*** Data extract ***

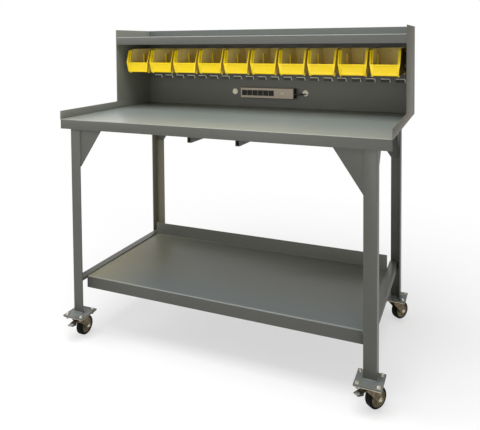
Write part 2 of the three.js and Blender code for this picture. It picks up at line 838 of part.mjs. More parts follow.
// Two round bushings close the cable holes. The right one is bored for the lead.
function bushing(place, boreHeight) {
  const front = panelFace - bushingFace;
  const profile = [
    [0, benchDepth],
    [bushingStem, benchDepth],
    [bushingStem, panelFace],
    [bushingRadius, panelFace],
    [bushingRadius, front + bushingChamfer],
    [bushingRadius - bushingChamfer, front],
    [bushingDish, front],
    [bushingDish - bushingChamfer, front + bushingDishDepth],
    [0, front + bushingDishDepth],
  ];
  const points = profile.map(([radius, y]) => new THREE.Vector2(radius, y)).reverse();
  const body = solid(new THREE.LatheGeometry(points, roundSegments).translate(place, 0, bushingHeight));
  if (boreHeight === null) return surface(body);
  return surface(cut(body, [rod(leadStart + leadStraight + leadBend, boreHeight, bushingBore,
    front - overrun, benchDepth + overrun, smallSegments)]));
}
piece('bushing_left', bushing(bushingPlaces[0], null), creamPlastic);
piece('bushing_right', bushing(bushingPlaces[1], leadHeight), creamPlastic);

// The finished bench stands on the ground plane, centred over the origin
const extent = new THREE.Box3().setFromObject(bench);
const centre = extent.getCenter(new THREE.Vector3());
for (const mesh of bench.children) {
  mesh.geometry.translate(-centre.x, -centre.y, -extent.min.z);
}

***

Each line of the listing should be echoed back exactly.

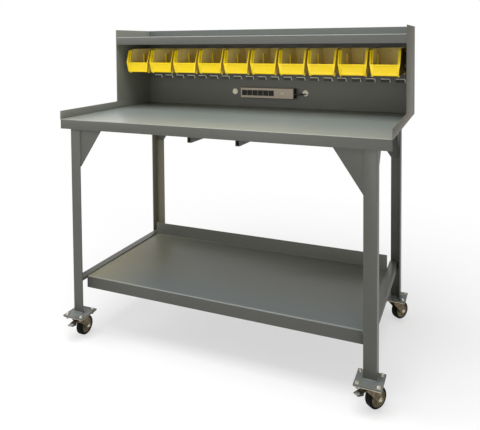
Write part 2 of the three.js and Blender code for this picture. It picks up at line 838 of part.mjs. More parts follow.
// Two round bushings close the cable holes. The right one is bored for the lead.
function bushing(place, boreHeight) {
  const front = panelFace - bushingFace;
  const profile = [
    [0, benchDepth],
    [bushingStem, benchDepth],
    [bushingStem, panelFace],
    [bushingRadius, panelFace],
    [bushingRadius, front + bushingChamfer],
    [bushingRadius - bushingChamfer, front],
    [bushingDish, front],
    [bushingDish - bushingChamfer, front + bushingDishDepth],
    [0, front + bushingDishDepth],
  ];
  const points = profile.map(([radius, y]) => new THREE.Vector2(radius, y)).reverse();
  const body = solid(new THREE.LatheGeometry(points, roundSegments).translate(place, 0, bushingHeight));
  if (boreHeight === null) return surface(body);
  return surface(cut(body, [rod(leadStart + leadStraight + leadBend, boreHeight, bushingBore,
    front - overrun, benchDepth + overrun, smallSegments)]));
}
piece('bushing_left', bushing(bushingPlaces[0], null), creamPlastic);
piece('bushing_right', bushing(bushingPlaces[1], leadHeight), creamPlastic);

// The finished bench stands on the ground plane, centred over the origin
const extent = new THREE.Box3().setFromObject(bench);
const centre = extent.getCenter(new THREE.Vector3());
for (const mesh of bench.children) {
  mesh.geometry.translate(-centre.x, -centre.y, -extent.min.z);
}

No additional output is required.